## start INPUT

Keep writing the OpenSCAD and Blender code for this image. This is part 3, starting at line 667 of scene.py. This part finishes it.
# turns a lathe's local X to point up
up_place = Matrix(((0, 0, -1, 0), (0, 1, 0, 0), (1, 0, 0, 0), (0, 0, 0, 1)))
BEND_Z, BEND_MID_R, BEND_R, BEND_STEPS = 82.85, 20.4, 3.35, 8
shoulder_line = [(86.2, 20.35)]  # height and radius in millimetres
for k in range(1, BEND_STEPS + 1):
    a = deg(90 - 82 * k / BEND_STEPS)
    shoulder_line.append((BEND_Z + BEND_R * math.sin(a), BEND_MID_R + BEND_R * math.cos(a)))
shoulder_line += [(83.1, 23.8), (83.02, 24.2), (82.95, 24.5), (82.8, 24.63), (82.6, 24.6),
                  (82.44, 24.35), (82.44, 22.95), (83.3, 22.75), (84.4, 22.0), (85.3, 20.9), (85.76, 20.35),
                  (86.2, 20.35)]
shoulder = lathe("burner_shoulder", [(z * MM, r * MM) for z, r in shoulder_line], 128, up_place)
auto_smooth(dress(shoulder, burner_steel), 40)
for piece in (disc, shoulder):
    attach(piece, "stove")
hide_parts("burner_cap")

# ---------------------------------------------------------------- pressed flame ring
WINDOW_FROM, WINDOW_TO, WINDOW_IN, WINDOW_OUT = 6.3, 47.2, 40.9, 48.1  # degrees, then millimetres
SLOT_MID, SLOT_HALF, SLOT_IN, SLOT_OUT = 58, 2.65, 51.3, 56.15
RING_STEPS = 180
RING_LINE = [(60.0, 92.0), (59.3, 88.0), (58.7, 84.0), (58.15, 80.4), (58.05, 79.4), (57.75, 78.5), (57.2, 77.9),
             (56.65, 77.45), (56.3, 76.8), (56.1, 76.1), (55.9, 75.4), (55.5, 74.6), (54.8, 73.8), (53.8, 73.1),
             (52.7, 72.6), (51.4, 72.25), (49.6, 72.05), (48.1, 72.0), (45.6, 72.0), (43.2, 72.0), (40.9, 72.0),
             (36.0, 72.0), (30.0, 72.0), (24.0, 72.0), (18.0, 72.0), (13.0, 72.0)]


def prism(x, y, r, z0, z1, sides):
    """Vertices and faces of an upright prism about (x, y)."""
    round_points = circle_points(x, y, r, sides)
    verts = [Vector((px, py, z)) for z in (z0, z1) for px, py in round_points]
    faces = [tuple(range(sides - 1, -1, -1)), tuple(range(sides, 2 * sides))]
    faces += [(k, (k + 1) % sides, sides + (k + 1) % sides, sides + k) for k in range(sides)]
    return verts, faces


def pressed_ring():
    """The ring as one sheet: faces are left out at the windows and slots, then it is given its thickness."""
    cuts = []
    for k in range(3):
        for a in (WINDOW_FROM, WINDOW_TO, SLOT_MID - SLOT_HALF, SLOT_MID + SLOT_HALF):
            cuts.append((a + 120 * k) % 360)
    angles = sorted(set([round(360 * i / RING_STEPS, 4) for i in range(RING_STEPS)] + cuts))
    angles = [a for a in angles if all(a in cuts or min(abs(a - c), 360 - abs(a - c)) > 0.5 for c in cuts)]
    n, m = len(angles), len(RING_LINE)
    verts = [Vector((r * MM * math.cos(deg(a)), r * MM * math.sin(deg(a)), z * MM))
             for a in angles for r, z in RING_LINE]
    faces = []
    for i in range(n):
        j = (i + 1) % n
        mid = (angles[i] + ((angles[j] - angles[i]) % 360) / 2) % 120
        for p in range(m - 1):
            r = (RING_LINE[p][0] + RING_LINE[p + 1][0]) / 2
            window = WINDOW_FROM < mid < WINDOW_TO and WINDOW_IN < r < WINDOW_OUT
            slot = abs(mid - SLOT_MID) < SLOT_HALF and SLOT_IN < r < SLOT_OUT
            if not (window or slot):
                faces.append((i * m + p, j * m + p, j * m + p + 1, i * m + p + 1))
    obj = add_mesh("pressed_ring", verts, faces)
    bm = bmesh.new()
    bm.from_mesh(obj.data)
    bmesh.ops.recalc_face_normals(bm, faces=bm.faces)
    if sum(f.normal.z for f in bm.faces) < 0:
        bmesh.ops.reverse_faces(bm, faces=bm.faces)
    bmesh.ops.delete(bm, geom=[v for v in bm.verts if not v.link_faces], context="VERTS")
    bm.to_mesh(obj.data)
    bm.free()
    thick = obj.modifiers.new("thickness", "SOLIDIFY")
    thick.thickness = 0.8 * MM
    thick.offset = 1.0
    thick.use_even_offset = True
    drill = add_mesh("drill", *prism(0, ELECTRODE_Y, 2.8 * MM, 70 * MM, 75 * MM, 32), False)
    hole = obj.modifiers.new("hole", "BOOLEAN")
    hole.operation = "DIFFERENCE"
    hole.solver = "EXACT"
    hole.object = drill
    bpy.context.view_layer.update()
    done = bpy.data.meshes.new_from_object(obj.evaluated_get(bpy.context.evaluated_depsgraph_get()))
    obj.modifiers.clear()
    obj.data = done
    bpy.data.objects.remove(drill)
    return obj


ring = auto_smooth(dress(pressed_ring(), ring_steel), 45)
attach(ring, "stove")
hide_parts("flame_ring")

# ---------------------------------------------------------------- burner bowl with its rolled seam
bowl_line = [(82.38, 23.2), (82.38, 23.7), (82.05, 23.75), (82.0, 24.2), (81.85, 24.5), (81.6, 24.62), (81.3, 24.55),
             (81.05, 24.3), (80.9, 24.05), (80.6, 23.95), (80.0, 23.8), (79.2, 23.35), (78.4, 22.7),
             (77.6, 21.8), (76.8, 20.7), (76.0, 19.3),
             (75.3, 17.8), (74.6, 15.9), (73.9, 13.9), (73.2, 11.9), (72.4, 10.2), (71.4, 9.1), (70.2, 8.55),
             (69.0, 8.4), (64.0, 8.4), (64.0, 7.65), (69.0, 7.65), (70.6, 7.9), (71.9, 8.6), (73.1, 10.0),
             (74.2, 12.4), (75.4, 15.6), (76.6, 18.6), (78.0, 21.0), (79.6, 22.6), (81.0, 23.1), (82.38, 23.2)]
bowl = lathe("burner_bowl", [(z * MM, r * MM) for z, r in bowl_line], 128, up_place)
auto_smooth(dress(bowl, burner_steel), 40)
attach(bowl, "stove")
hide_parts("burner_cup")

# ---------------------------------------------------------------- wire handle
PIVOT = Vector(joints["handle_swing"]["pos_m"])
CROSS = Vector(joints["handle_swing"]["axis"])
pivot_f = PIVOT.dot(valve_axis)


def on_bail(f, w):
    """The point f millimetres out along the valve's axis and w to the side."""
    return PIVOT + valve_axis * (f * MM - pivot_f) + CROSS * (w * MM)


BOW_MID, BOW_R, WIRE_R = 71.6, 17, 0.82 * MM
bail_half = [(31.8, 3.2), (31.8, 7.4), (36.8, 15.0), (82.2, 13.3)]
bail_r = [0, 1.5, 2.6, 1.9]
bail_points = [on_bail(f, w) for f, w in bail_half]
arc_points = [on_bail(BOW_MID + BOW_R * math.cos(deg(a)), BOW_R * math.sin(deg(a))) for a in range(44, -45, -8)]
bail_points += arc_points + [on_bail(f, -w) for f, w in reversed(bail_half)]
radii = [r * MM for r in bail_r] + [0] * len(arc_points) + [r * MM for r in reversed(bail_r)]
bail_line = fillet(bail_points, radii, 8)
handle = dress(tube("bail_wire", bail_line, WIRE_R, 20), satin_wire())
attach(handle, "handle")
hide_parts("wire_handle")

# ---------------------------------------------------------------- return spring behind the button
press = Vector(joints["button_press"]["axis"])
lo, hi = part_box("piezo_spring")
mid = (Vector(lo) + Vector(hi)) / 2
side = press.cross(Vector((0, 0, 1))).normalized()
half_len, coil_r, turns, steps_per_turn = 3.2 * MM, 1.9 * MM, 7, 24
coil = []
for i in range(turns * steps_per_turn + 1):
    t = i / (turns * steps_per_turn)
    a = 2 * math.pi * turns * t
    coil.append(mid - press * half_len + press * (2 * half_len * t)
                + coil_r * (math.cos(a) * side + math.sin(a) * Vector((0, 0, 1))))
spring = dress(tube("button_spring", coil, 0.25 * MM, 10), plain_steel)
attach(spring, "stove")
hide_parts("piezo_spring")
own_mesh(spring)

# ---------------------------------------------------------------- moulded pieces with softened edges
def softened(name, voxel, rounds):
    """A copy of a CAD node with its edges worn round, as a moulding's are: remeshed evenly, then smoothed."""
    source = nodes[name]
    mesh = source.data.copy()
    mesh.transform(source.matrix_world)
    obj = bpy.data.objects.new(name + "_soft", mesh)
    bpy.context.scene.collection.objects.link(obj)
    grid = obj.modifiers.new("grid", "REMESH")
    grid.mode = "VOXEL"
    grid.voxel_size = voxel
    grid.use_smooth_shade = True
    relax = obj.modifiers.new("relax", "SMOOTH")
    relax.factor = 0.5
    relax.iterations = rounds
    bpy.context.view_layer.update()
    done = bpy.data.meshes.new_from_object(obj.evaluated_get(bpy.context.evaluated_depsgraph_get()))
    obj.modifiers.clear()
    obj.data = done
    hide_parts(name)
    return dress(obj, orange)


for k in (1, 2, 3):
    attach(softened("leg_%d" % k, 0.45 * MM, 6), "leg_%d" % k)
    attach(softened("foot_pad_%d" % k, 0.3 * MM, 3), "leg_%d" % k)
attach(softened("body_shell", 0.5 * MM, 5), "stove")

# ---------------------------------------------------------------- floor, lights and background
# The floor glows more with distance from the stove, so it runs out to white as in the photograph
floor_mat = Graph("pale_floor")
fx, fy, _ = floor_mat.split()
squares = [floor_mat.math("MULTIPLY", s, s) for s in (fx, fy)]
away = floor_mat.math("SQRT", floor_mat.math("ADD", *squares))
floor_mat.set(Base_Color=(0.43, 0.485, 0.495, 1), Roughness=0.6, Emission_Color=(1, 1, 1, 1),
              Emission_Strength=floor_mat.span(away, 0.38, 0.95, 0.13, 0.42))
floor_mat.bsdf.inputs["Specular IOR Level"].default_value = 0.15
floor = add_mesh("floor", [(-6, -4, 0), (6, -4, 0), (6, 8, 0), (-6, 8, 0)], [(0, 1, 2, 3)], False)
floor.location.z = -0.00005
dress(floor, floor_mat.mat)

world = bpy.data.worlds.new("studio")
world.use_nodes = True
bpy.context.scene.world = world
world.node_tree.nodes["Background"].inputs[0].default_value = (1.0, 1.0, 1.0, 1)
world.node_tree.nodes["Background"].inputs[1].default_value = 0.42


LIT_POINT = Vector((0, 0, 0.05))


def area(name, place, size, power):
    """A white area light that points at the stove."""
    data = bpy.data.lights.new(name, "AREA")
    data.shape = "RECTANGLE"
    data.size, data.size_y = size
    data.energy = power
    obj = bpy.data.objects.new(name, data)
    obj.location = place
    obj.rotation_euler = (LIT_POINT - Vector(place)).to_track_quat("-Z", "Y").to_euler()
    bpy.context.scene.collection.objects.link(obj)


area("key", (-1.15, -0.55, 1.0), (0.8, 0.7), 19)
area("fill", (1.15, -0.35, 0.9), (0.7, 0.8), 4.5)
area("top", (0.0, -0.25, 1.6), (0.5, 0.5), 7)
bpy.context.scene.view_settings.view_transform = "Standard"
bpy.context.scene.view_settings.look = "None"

## end INPUT
## start INPUT

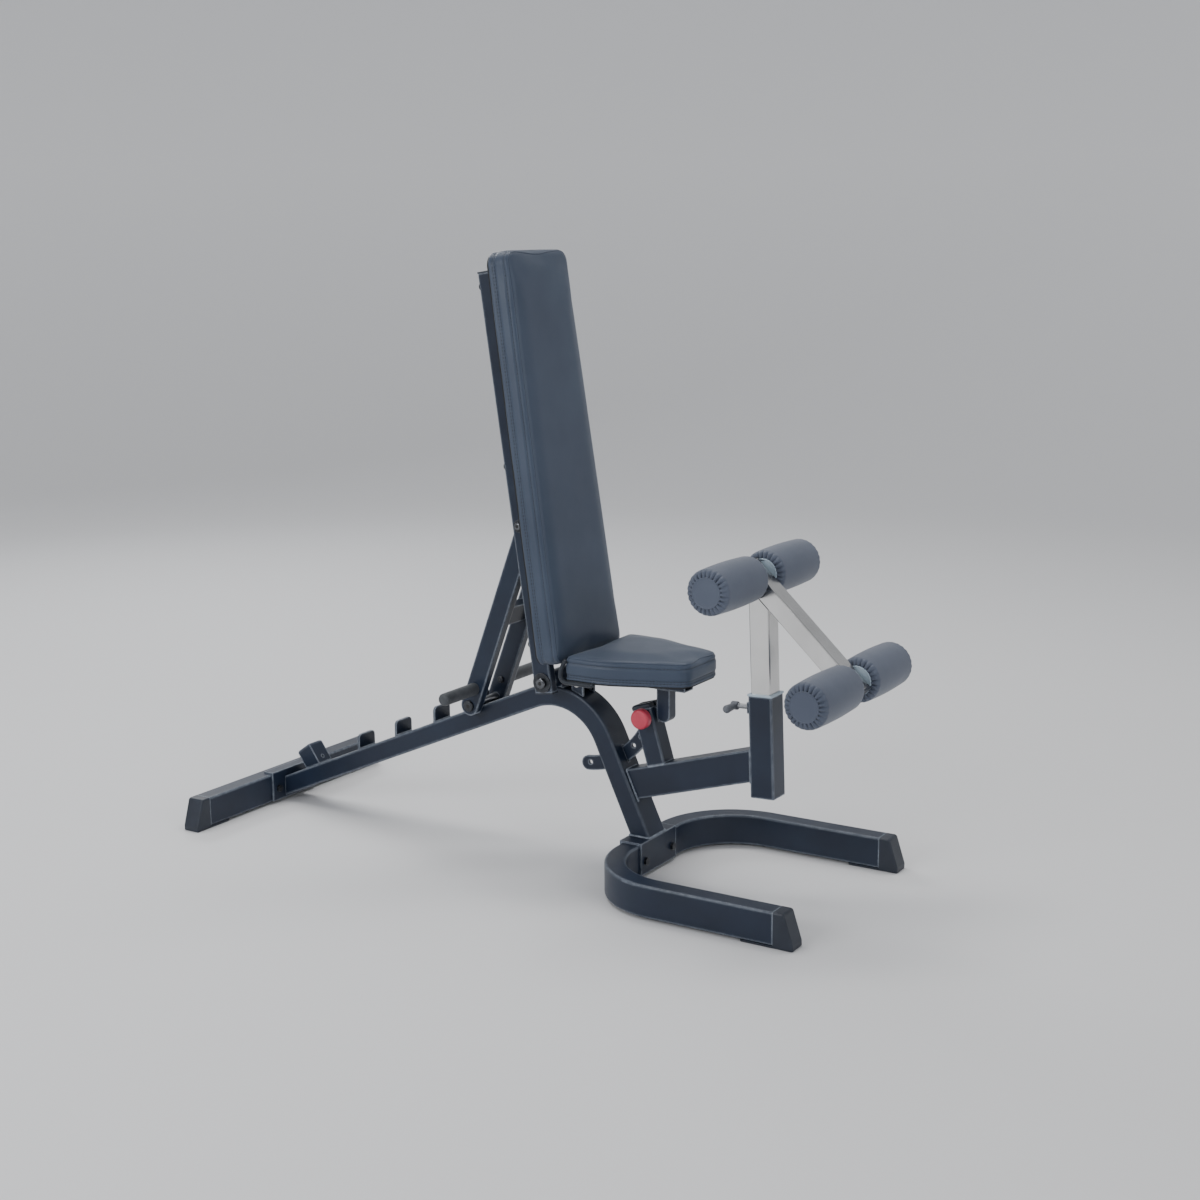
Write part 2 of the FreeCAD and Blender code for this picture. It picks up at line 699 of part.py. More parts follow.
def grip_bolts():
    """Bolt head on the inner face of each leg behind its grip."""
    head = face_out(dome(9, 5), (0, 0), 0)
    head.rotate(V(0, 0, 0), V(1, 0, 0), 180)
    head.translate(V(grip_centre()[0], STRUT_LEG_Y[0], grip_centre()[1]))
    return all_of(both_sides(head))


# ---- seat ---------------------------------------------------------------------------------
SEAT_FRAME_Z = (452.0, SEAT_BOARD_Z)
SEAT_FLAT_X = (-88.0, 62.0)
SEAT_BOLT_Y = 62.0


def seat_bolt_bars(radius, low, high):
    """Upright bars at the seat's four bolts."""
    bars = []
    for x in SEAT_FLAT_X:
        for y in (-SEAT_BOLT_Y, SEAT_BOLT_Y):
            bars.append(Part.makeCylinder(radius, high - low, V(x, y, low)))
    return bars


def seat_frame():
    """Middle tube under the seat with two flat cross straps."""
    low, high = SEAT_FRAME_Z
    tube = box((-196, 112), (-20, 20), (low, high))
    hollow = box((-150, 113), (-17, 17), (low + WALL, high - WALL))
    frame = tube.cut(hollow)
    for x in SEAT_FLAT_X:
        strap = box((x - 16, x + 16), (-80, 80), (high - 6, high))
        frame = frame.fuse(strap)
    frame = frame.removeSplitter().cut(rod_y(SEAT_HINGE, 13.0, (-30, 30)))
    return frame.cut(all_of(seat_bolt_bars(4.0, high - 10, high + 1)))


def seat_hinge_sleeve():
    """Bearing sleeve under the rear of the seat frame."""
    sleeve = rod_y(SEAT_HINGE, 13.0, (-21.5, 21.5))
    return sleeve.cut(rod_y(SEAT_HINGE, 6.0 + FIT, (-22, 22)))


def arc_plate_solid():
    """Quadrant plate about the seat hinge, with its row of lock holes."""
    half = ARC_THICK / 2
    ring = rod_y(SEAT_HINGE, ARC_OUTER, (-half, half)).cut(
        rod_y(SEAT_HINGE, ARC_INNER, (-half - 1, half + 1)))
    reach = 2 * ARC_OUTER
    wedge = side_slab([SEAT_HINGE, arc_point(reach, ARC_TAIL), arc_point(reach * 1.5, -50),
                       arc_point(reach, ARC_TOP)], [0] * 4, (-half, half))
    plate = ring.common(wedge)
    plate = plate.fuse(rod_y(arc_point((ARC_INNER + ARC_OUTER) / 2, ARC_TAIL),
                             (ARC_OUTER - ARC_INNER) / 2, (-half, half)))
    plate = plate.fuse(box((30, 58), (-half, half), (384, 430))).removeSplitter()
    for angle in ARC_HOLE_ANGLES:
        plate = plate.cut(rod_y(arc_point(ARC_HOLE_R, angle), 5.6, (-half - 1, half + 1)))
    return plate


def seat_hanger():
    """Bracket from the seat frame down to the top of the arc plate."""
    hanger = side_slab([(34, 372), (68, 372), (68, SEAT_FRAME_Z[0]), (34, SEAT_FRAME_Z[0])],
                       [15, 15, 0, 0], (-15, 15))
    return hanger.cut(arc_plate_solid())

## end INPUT

• _WHAT YOU ARE ASKED TO DO_:
Collect each line holding the string "stove".

• _PROBLEM SOLUTION_:
    attach(piece, "stove")
attach(ring, "stove")
attach(bowl, "stove")
attach(spring, "stove")
attach(softened("body_shell", 0.5 * MM, 5), "stove")
# The floor glows more with distance from the stove, so it runs out to white as in the photograph
    """A white area light that points at the stove."""